Testing-out of 601 and 631. We offer a Qualifying Exam in these two courses in August (roughly the equivalent of the course final exam). If a student passes the exam, then they get credit for “qualifying” in the course.
Oral option. Some students may be better served by having the option to qualify in a subject that is not amongst our QE courses. Such students could replace qualifying in a course with an oral exam on the subject. This should be a well-planned and thought-out part of the student’s first-year studies, and not become a path through which the student delays completing the requirement. To that end the student must make the following arrangements no later than January 31 of their first year:
- Form an exam committee of two faculty.
- Write an exam syllabus (in consultation with the exam committee), and submit to the DGS for approval.
- Schedule a (tentative) date for the oral exam. The exam must take place before the start of the student's second year (by July 31).
Mentor's role. In consultation with their faculty mentor, the incoming students will develop a tentative plan/roadmap for completion of the qualifying requirement, and submit to the DGS/DGSA no later than August 31. This could be as simple as “I plan to qualify in Math 601, 620, 621, 631."

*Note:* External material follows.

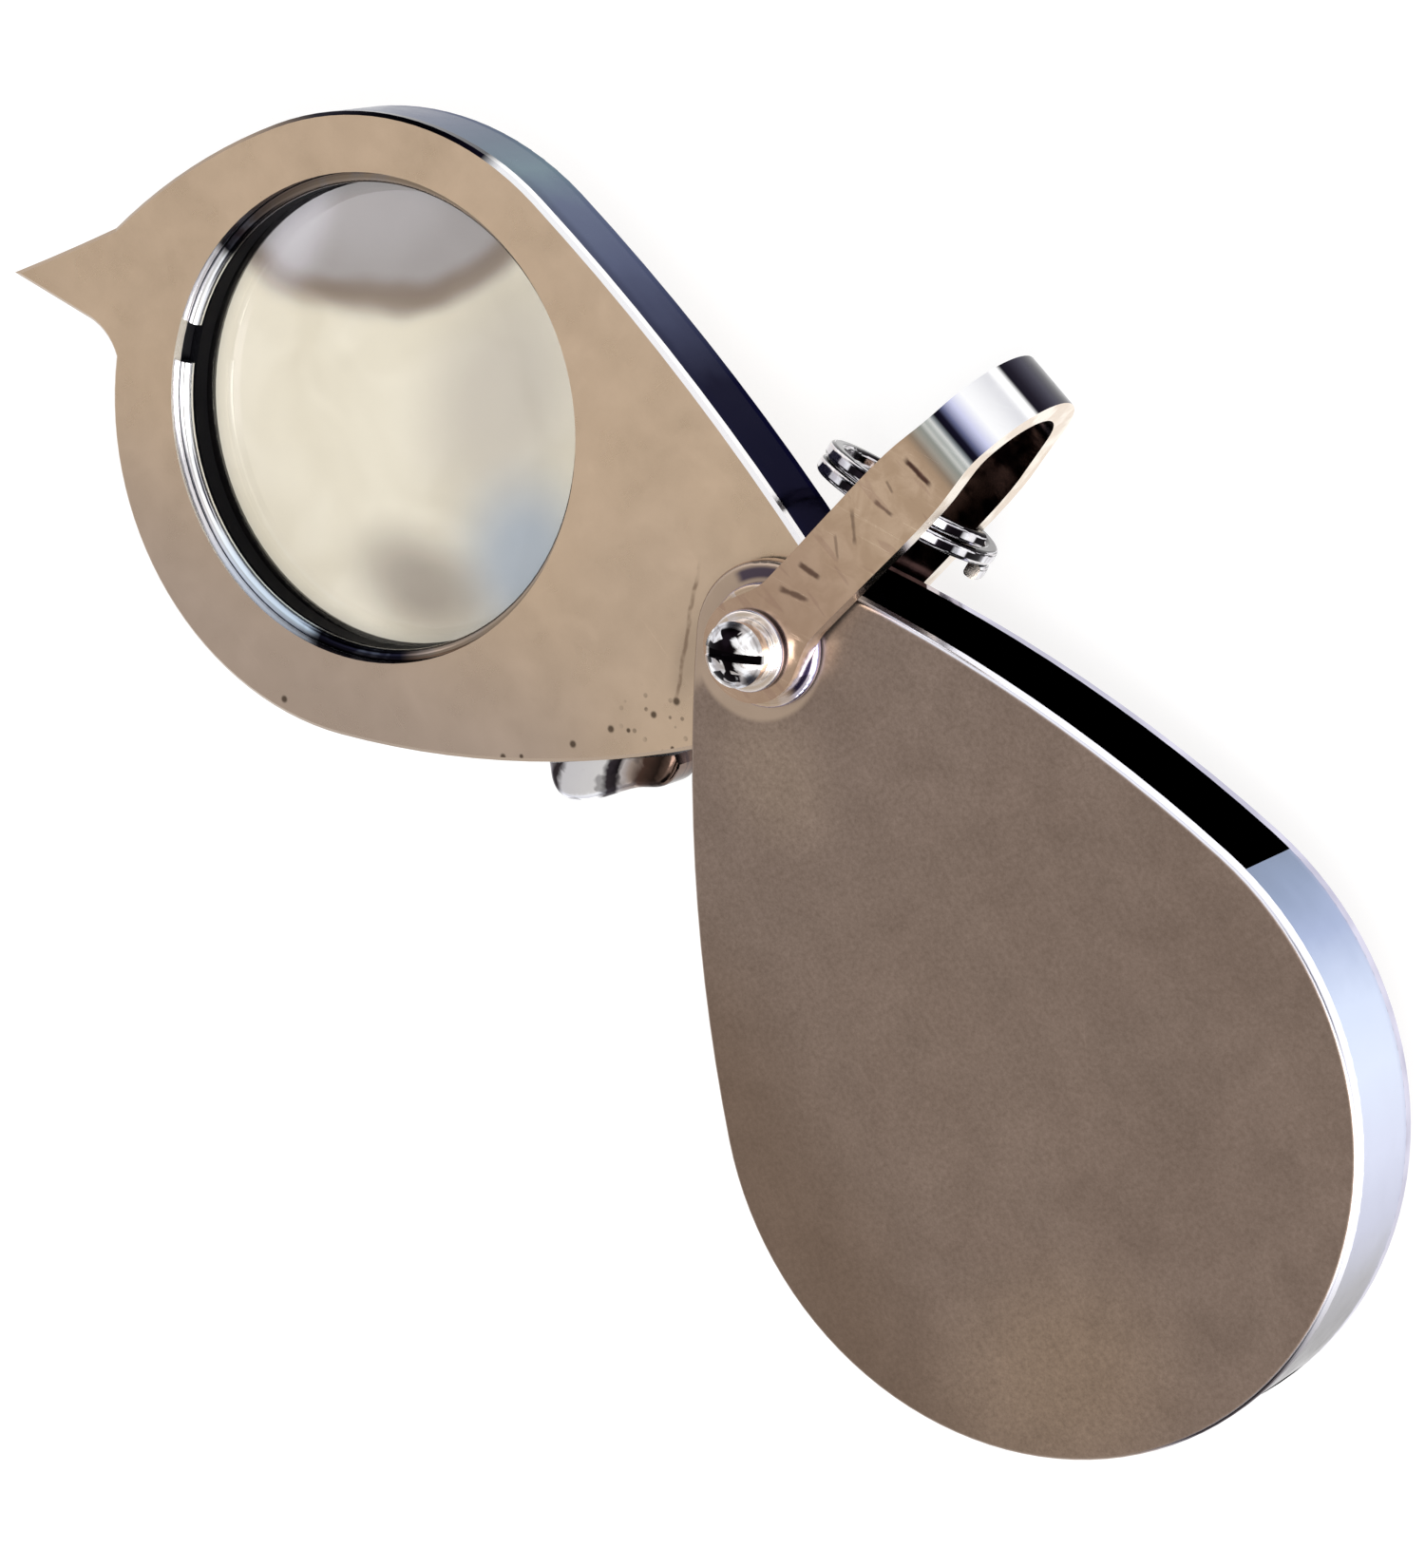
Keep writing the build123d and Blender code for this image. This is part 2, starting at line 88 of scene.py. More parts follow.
class Value:
    """A number in a node tree. Arithmetic on it adds Math nodes."""

    def __init__(self, tree, socket):
        self.tree = tree
        self.socket = socket

    __add__ = operation("ADD")
    __radd__ = operation("ADD", swap=True)
    __sub__ = operation("SUBTRACT")
    __rsub__ = operation("SUBTRACT", swap=True)
    __mul__ = operation("MULTIPLY")
    __truediv__ = operation("DIVIDE")

    def __abs__(self):
        return self.tree.math("ABSOLUTE", self)

    def ease(self, over, to=(0.0, 1.0), kind="SMOOTHSTEP"):
        """Map the range `over` onto `to`, eased at its ends and held beyond them."""
        inputs = {"Value": self, "From Min": over[0], "From Max": over[1],
                  "To Min": to[0], "To Max": to[1]}
        node = self.tree.add("ShaderNodeMapRange", inputs, interpolation_type=kind)
        return Value(self.tree, node.outputs["Result"])

    def linear(self, over, to=(0.0, 1.0)):
        return self.ease(over, to, kind="LINEAR")


class Nodes:
    """A small builder for one node tree."""

    def __init__(self, owner):
        owner.use_nodes = True
        self.tree = owner.node_tree
        self.tree.nodes.clear()

    def add(self, kind, inputs=None, **settings):
        """Add a node; `inputs` gives a value or a socket by input name or index."""
        node = self.tree.nodes.new(kind)
        for key, setting in settings.items():
            setattr(node, key, setting)
        for key, value in (inputs or {}).items():
            self.put(node.inputs[key], value)
        return node

    def put(self, socket, value):
        if isinstance(value, Value):
            value = value.socket
        if isinstance(value, bpy.types.NodeSocket):
            self.tree.links.new(value, socket)
        elif value is not None:
            socket.default_value = value

    def math(self, kind, first, second=None, clamp=False):
        node = self.add("ShaderNodeMath", {0: first, 1: second}, operation=kind, use_clamp=clamp)
        return Value(self, node.outputs[0])

    def angle(self, rise, run):
        return self.math("ARCTAN2", rise, run)

    def root(self, value):
        return self.math("SQRT", value)

    def radius(self, run, rise):
        return self.root(run * run + rise * rise)

    def peak(self, *values):
        """The largest of the values."""
        return reduce(lambda first, second: self.math("MAXIMUM", first, second), values)

    def split(self, vector):
        node = self.add("ShaderNodeSeparateXYZ", {0: vector})
        return [Value(self, output) for output in node.outputs]

    def mix(self, amount, first, second):
        inputs = {0: amount, 6: first, 7: second}
        return self.add("ShaderNodeMix", inputs, data_type="RGBA").outputs[2]

    def layer(self, tone, *layers):
        """Lay colours over a tone, each given as amount, red, green, blue (8-bit)."""
        for amount, *levels in layers:
            tone = self.mix(amount, tone, srgb(*levels))
        return tone

    def ramp(self, position, colour_stops):
        node = self.add("ShaderNodeValToRGB", {0: position})
        elements = node.color_ramp.elements
        while len(elements) < len(colour_stops):
            elements.new(0.5)
        for element, (place, colour) in zip(elements, colour_stops):
            element.position = place
            element.color = colour
        return node.outputs["Color"]


class Surface(Nodes):
    """A material with a pattern layout in millimetres, turned about Z by `turn`."""

    def __init__(self, name, turn=0.0):
        self.material = bpy.data.materials.new(name)
        super().__init__(self.material)
        self.turn = turn
        self.bsdf = self.add("ShaderNodeBsdfPrincipled")
        self.out = self.add("ShaderNodeOutputMaterial", {"Surface": self.bsdf.outputs["BSDF"]})

    @cached_property
    def coordinates(self):
        return self.add("ShaderNodeTexCoord").outputs

    @cached_property
    def place(self):
        return self.map(self.coordinates["Object"], scale=(1000, 1000, 1000), turn=self.turn)

    @cached_property
    def normal(self):
        return self.map(self.coordinates["Normal"], turn=self.turn)

    @cached_property
    def place_axes(self):
        return self.split(self.place)

    @cached_property
    def normal_axes(self):
        return self.split(self.normal)

    x = property(lambda self: self.place_axes[0])
    y = property(lambda self: self.place_axes[1])
    z = property(lambda self: self.place_axes[2])
    normal_x = property(lambda self: self.normal_axes[0])
    normal_y = property(lambda self: self.normal_axes[1])
    normal_z = property(lambda self: self.normal_axes[2])

    def map(self, vector, scale=(1, 1, 1), turn=0.0, move=(0, 0, 0)):
        inputs = {"Vector": vector, "Scale": scale, "Rotation": (0, 0, turn), "Location": move}
        return self.add("ShaderNodeMapping", inputs).outputs["Vector"]

    def vector(self, x, y):
        return self.add("ShaderNodeCombineXYZ", {0: x, 1: y, 2: 0.0}).outputs[0]

    def noise(self, scale, detail=3.0, rough=0.55, distort=0.0,
              vector=None, shift=None, stretch=None):
        """Noise over a vector, which is the place unless another is given."""
        vector = vector or self.place
        if shift or stretch:
            vector = self.map(vector, scale=stretch or (1, 1, 1), move=shift or (0, 0, 0))
        node = self.add("ShaderNodeTexNoise", {
            "Vector": vector, "Scale": scale, "Detail": detail,
            "Roughness": rough, "Distortion": distort})
        return Value(self, node.outputs["Fac"])

    def from_end(self):
        """Angle about the centre of the round end."""
        return self.angle(self.y, self.x - END_X)

    def from_lens(self):
        """Offsets in x and y from the lens axis."""
        return self.x - LENS_X, self.y + LENS_DROP

    def spot(self, at, fade, stretch=(1.0, 1.0)):
        """1 inside a soft spot in plan, falling to 0 over the radii `fade`."""
        across = (self.x - at[0]) * (1.0 / stretch[0])
        along = (self.y - at[1]) * (1.0 / stretch[1])
        return self.radius(across, along).ease(over=fade, to=(1.0, 0.0))

    def stroke(self, x0, y0, x1, y1, width, depth):
        """`depth` along a short straight mark in plan, tapering at its ends."""
        length = math.hypot(x1 - x0, y1 - y0)
        unit_x, unit_y = (x1 - x0) / length, (y1 - y0) / length
        offset_x = self.x - (x0 + x1) / 2
        offset_y = self.y - (y0 + y1) / 2
        along = abs(offset_x * unit_x + offset_y * unit_y)
        across = abs(offset_y * unit_x - offset_x * unit_y)
        across = across + (self.noise(scale=2.0, detail=2.0) - 0.5) * width
        core = across.ease(over=(width, width * 0.25))
        return core * along.ease(over=(length * 0.5, length * 0.3)) * depth

    def scratches(self, angle, dense, length, width, seed):
        """Hairline marks at an angle in plan: 0.5 on a mark."""
        vector = self.map(self.map(self.place, turn=angle),
                          scale=(1.0 / length, 1.0 / width, 0.4), move=(seed, seed * 1.7, 0))
        noise = self.noise(scale=1.0, detail=1.5, rough=0.6, distort=0.15, vector=vector)
        return noise.ease(over=(1.0 - dense, 1.0 - dense + 0.05)) * 0.5

    def crossed(self, first, second):
        """Two sets of scratches together."""
        return self.math("ADD", self.scratches(*first), self.scratches(*second), clamp=True)

    def set(self, name, value):
        self.put(self.bsdf.inputs[name], value)

    def finish(self, *names, tone, roughness, metallic=1.0, relief=None, strength=None,
               depth=0.00001):
        """Set the surface, with `relief` as a bump `depth` metres deep, and give
        the material to the named pieces."""
        self.set("Base Color", tone)
        self.set("Metallic", metallic)
        self.set("Roughness", roughness)
        if relief is not None:
            inputs = {"Height": relief, "Strength": strength, "Distance": depth}
            self.set("Normal", self.add("ShaderNodeBump", inputs).outputs["Normal"])
        for name in names:
            slots = pieces[name].data.materials
            slots.clear()
            slots.append(self.material)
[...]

Last Day of Class. The Academic Calendar schedules graduate courses to end a week before the undergraduate courses. This is not obligatory: instructors of graduate courses may extend their courses to the last day of undergraduate classes. (The intention to extend must be made clear in the syllabus at the beginning of the term.) Instructors of Qualifying Eligible courses are in particular encouraged to take advantage of this extra time.
Qualifying Eligible Courses & Syllabi. The Qualifying Eligible courses have a set syllabus (see links below), regular, graded HW and a comprehensive final exam. (The parentheses indicate the area.) At the end of the term, the instructor will determine whether or not the enrolled Math PhD students "qualified in the course". This qualification is distinct from the course grade.
- 545: Introduction to Stochastic Calculus (Computational & Applied Maths)
- 553: Asymptotic and Perturbation Methods (Differential Equations)
- 555: Ordinary Differential Equations (Differential Equations)
- 557: Introduction to Partial Differential Equations (Differential Equations)
- 561: Numerical Linear Algebra, Optimization and Monte Carlo Simulation (Computational & Applied Maths)
- 563: Applied Computational Analysis (Computational & Applied Maths)
- 601: Groups, Rings and Fields (Algebra)
- 602: Introduction to Commutative Algebra & Algebraic Geometry (Algebra)
- 611: Algebraic Topology I (Geometry & Topology)
- 620: Smooth Manifolds (Geometry & Topology)
- 621: Differential Geometry (Geometry & Topology)
- 631: Measure & Integration (Analysis & Probability)
- 633: Complex Analysis (Analysis & Probability)
- 635: Functional Analysis (Analysis & Probability)
- 641: Probability (Analysis & Probability)